* **TASK BRIEF**:
Reproduce the span that opens at the line containing "bpy.data.objects.remove(obj)" and closes at the line containing "sight_limit = 50", both lines included, without alteration and without any other line.

[start RECORDS SHOWN]

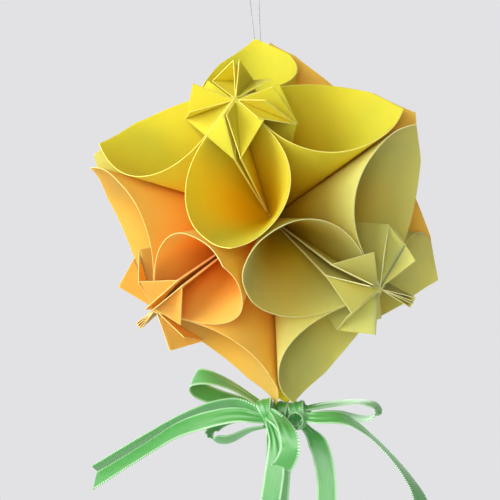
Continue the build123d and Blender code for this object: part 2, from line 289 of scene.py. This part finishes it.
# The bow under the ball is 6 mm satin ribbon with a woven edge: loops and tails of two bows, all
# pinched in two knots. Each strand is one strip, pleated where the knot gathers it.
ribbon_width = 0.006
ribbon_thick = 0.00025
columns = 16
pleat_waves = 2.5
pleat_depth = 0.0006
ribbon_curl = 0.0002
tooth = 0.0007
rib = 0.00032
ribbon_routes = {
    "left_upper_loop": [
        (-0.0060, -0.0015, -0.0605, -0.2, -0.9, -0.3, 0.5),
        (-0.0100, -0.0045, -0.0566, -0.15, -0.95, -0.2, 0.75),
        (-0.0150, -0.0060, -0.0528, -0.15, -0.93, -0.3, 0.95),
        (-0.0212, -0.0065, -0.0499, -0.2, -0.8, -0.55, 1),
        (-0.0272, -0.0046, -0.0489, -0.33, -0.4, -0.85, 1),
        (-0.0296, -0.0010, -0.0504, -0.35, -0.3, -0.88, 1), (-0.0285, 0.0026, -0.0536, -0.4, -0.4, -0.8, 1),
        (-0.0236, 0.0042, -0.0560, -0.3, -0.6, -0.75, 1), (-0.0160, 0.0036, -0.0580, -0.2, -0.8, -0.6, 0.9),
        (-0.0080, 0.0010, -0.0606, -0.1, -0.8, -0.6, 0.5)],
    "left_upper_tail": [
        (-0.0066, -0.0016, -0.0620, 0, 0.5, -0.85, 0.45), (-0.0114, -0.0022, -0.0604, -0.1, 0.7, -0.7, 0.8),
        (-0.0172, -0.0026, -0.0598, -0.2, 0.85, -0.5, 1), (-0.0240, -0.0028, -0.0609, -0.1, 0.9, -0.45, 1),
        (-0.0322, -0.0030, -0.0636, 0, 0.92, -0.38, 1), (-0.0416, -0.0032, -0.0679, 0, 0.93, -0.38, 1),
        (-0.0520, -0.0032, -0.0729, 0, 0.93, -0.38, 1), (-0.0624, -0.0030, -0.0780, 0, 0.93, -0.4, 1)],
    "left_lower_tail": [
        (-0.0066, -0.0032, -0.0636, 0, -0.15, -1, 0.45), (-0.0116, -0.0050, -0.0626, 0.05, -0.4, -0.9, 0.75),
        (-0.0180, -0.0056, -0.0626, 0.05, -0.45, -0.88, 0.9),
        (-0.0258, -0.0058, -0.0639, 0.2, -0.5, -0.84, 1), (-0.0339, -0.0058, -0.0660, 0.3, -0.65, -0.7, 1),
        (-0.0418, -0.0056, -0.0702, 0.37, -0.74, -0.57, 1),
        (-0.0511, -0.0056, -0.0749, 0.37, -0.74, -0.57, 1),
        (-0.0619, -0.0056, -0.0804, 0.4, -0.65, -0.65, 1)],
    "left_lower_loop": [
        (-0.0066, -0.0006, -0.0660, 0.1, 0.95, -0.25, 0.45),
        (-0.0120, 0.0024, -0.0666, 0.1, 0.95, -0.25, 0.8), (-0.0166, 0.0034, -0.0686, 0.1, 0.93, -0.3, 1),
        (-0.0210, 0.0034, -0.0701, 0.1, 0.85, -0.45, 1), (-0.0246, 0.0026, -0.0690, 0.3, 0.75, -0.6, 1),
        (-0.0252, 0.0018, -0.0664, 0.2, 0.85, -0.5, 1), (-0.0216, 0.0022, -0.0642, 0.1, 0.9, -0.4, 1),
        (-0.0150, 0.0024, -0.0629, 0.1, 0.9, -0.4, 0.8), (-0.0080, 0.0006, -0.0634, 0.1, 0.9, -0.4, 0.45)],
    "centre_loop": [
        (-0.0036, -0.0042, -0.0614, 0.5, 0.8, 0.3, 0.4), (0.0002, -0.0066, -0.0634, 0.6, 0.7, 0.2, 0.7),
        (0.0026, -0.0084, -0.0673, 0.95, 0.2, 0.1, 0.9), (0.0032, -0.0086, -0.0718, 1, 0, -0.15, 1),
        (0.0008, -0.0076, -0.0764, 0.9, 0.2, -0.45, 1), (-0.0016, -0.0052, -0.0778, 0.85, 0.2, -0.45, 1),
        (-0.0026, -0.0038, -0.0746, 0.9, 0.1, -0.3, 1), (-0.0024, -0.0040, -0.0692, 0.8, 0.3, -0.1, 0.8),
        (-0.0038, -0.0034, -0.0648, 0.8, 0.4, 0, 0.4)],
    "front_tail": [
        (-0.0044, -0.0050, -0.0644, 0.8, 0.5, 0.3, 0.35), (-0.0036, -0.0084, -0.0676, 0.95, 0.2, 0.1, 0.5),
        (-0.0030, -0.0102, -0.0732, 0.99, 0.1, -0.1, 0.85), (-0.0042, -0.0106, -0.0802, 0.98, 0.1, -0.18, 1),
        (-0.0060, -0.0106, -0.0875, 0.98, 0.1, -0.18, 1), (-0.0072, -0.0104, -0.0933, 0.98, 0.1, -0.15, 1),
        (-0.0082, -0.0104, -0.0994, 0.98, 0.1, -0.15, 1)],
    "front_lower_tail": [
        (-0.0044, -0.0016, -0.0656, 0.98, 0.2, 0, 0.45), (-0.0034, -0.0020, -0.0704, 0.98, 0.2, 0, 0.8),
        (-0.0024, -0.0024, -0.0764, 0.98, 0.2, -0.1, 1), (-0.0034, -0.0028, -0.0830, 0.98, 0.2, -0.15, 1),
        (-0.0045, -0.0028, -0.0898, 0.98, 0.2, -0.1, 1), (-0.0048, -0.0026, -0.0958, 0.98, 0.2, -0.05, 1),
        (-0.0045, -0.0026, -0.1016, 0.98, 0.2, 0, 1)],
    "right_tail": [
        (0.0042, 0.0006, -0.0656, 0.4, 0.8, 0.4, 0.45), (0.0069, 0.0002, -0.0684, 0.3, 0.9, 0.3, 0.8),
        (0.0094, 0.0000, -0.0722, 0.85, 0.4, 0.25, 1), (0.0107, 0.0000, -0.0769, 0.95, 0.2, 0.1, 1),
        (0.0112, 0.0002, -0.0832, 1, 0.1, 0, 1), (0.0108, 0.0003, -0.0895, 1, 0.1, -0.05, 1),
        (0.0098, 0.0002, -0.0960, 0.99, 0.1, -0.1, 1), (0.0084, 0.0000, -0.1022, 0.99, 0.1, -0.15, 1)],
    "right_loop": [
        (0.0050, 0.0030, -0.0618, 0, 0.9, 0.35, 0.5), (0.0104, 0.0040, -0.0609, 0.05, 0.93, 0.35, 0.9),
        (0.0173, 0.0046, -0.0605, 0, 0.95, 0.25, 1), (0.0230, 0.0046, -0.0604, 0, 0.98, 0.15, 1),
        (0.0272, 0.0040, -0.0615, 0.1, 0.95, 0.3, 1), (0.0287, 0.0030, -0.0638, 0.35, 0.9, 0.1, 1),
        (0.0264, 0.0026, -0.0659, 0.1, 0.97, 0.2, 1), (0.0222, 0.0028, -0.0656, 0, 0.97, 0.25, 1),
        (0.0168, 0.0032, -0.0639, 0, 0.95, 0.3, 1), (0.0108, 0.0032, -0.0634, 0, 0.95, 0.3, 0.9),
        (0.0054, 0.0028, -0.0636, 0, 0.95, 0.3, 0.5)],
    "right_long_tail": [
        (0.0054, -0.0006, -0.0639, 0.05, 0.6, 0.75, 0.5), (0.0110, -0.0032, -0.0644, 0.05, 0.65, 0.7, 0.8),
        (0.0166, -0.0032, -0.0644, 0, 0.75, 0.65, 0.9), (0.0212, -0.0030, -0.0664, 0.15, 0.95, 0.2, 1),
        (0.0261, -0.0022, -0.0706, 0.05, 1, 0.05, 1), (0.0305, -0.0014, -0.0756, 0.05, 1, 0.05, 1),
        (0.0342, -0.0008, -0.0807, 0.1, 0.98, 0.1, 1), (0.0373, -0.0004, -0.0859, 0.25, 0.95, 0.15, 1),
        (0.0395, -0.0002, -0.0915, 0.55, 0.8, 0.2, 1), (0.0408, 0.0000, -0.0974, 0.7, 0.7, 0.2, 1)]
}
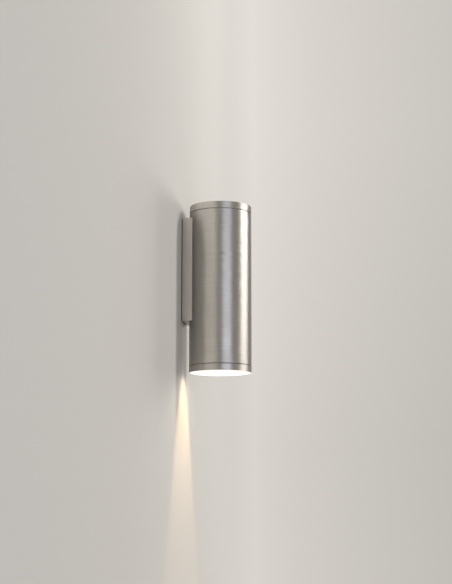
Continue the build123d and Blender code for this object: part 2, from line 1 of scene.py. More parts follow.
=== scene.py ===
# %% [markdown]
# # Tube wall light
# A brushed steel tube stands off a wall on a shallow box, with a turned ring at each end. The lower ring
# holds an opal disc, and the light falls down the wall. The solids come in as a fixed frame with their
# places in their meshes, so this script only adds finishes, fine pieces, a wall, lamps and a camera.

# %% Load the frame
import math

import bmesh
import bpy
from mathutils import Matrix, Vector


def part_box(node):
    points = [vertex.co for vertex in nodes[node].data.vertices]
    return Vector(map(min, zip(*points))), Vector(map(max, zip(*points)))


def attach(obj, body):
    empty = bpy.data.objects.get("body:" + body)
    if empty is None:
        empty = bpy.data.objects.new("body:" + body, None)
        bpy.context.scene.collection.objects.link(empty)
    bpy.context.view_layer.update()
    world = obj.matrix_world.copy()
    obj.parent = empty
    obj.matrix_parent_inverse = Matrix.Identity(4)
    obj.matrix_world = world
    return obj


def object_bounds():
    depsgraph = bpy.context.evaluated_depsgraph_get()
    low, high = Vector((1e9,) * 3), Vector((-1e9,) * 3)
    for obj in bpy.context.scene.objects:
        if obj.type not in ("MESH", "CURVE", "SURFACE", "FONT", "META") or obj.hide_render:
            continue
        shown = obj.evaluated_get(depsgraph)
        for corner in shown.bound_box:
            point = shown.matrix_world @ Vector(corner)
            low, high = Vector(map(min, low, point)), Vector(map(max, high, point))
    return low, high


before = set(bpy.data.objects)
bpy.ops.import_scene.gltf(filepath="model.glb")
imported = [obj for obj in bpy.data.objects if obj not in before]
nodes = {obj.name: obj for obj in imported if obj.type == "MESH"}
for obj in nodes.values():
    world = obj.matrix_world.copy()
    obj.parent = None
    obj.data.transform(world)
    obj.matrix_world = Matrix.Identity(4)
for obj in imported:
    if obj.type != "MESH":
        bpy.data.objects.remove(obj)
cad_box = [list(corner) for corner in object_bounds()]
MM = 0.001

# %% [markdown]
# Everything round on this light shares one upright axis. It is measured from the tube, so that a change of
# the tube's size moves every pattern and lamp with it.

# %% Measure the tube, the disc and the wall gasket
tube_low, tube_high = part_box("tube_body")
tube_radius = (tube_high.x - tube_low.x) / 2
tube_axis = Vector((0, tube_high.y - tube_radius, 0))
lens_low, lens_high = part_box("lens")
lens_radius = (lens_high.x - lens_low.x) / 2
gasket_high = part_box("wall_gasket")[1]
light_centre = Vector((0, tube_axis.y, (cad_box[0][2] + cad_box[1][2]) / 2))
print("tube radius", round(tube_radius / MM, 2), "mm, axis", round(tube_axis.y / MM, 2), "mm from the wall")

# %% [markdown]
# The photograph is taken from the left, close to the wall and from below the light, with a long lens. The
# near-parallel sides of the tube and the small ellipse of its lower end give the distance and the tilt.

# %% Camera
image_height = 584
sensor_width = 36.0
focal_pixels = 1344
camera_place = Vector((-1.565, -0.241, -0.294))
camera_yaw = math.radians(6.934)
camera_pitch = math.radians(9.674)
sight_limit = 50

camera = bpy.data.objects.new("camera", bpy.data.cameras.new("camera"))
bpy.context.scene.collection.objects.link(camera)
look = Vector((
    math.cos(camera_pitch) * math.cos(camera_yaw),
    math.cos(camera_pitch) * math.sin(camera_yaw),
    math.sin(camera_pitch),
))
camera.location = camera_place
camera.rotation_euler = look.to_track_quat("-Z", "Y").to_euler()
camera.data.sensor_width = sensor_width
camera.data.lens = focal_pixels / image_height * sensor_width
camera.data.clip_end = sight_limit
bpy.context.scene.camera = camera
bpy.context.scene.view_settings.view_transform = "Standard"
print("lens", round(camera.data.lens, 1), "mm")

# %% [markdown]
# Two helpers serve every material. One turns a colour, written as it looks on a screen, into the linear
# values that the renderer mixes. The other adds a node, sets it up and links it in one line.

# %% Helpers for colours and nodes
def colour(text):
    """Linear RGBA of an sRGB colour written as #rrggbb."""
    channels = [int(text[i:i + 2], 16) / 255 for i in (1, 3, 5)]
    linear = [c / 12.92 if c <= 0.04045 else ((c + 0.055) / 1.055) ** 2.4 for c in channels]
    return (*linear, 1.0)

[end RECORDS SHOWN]

* **THE RESPONSE**:
        bpy.data.objects.remove(obj)
cad_box = [list(corner) for corner in object_bounds()]
MM = 0.001

# %% [markdown]
# Everything round on this light shares one upright axis. It is measured from the tube, so that a change of
# the tube's size moves every pattern and lamp with it.

# %% Measure the tube, the disc and the wall gasket
tube_low, tube_high = part_box("tube_body")
tube_radius = (tube_high.x - tube_low.x) / 2
tube_axis = Vector((0, tube_high.y - tube_radius, 0))
lens_low, lens_high = part_box("lens")
lens_radius = (lens_high.x - lens_low.x) / 2
gasket_high = part_box("wall_gasket")[1]
light_centre = Vector((0, tube_axis.y, (cad_box[0][2] + cad_box[1][2]) / 2))
print("tube radius", round(tube_radius / MM, 2), "mm, axis", round(tube_axis.y / MM, 2), "mm from the wall")

# %% [markdown]
# The photograph is taken from the left, close to the wall and from below the light, with a long lens. The
# near-parallel sides of the tube and the small ellipse of its lower end give the distance and the tilt.

# %% Camera
image_height = 584
sensor_width = 36.0
focal_pixels = 1344
camera_place = Vector((-1.565, -0.241, -0.294))
camera_yaw = math.radians(6.934)
camera_pitch = math.radians(9.674)
sight_limit = 50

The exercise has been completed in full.